Topics: conspiracy cases, criminal convictions, jury verdicts, evidence rules

Summary

Background

A defendant, Diane Griffin, was tried on a 23-count indictment and named in one count accusing her of conspiring with two others to defraud federal agencies. The single conspiracy count alleged two objects: one to impair the Internal Revenue Service’s ability to learn about taxes and another to impair the Drug Enforcement Administration’s ability to locate forfeitable assets. Trial evidence tied Griffin to the IRS objective but not to the DEA objective because a key witness did not testify. The trial court denied Griffin’s requests for severance, special jury questions, and an instruction limiting conviction to the IRS object. The jury returned a general guilty verdict on the conspiracy count.

Reasoning

The Court asked whether a general guilty verdict must be set aside when evidence fails for one of several alleged objects.

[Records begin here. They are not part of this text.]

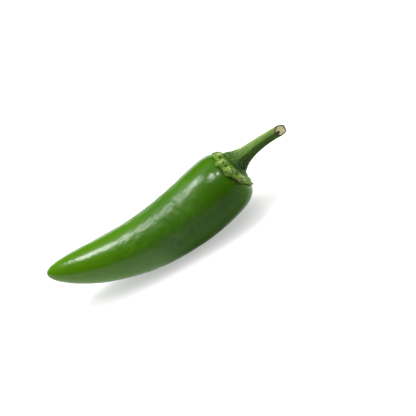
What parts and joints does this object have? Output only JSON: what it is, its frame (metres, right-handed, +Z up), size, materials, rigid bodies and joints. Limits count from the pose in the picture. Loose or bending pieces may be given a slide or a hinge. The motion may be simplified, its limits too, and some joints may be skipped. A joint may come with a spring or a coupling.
{
  "type": "chilli pepper",
  "caption": "Green chilli pepper: a bent, glossy bullet-shaped pod with a crinkled calyx and a ridged, cut stem, lying on its belly.",
  "frame": {"origin": "middle of the bounding box, at the bottom, on the surface that the pepper lies on", "axes": "+X from the tip towards the stem, +Z up with the pepper lying on its belly"},
  "size_m": [0.1088, 0.0266, 0.0277],
  "materials": {
    "green_skin": "smooth, waxy, glossy green skin",
    "calyx_green": "crinkled yellow-green leaf with brown tips",
    "stem_green": "ridged green stalk, satin, pale pith at the cut"
  },
  "bodies": {
    "root": {"pod": "green_skin", "calyx": "calyx_green", "stem": "stem_green"}
  },
  "joints": []
}
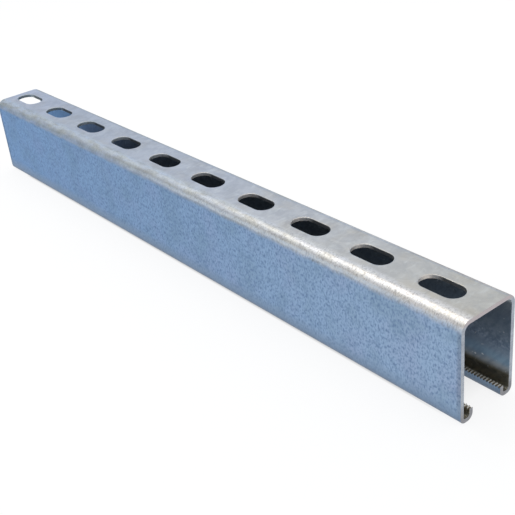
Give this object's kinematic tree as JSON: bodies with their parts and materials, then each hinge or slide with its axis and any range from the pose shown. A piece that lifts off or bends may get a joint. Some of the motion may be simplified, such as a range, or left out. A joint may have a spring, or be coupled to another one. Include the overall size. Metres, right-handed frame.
{
  "type": "slotted strut channel",
  "caption": "Deep galvanised steel C-channel with a row of slots along its web and in-turned lips with serrated rims, cut from long stock.",
  "frame": {"origin": "middle of the footprint of the piece, on the ground that its two lips rest on", "axes": "+X along the piece, +Y across it, +Z out of the slotted web, away from the open side"},
  "size_m": [0.5, 0.041, 0.062],
  "materials": {
    "galvanised_steel": "pre-galvanised, bluish grey with fine spangle"
  },
  "bodies": {
    "root": {"strut_channel": "galvanised_steel"}
  },
  "joints": []
}
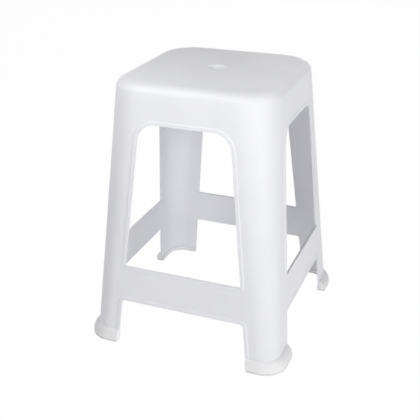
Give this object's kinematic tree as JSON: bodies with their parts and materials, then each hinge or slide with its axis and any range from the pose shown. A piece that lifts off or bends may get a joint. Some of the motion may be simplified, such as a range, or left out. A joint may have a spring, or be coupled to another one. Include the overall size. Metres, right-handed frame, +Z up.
{
  "type": "stacking stool",
  "caption": "Moulded plastic stacking stool with a rounded-square seat, finger hole, splayed L-section legs, flat stretchers and bulging foot shoes.",
  "frame": {"origin": "on the floor, under the middle of the seat", "axes": "+Z up through the finger hole, +X to the right of a person facing the front, front towards -Y"},
  "size_m": [0.3588, 0.366, 0.4536],
  "materials": {
    "frame_plastic": "satin white moulded polypropylene with a fine mould texture",
    "shoe_plastic": "satin white moulded polypropylene",
    "sole_rubber": "matt off-white soft sole"
  },
  "bodies": {
    "root": {"moulded_stool_frame": "frame_plastic", "foot_shoe_front_left": "shoe_plastic", "foot_shoe_front_right": "shoe_plastic", "foot_shoe_back_left": "shoe_plastic", "foot_shoe_back_right": "shoe_plastic", "sole_pad_front_left": "sole_rubber", "sole_pad_front_right": "sole_rubber", "sole_pad_back_left": "sole_rubber", "sole_pad_back_right": "sole_rubber"}
  },
  "joints": []
}
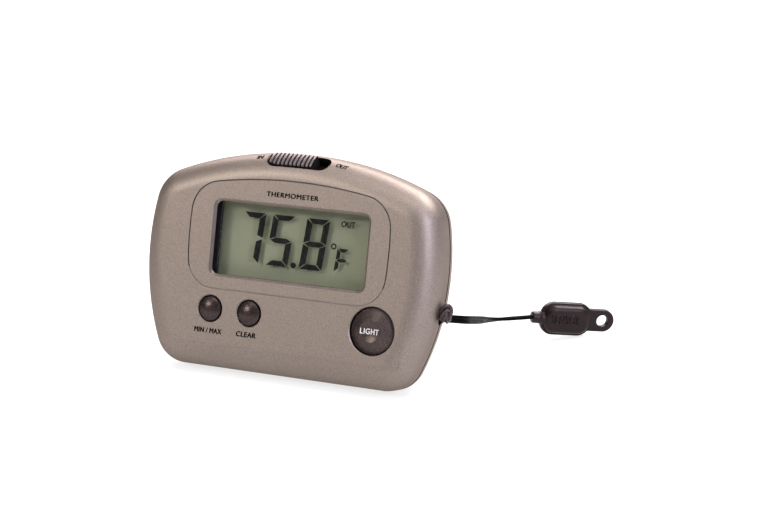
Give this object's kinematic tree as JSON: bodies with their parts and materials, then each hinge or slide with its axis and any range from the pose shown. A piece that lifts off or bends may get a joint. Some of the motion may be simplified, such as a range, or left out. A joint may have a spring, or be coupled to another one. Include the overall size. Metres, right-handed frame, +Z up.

It reviewed prior cases and concluded longstanding practice and precedent permit a general verdict to stand if it is legally supportable on any submitted ground. The Court distinguished earlier cases that required reversal when a jury could have convicted based on an unconstitutional or legally deficient ground. Relying on Turner and other authorities, the Court held that when one alleged object is supported by adequate evidence, a general conviction need not be overturned because other alleged objects lacked support. The Court affirmed the Seventh Circuit’s decision.

Real world impact

The ruling means many conspiracy convictions will stand if juries had sufficient evidence on at least one alleged objective. Trial judges retain discretion to remove unsupported theories or to give special interrogatories, and prosecutors can avoid risk by charging separately or using clear jury questions.

Dissents or concurrances

Justice Blackmun agreed with the outcome but warned about jury confusion in complex indictments and urged use of separate counts or special interrogatories to avoid unfair results.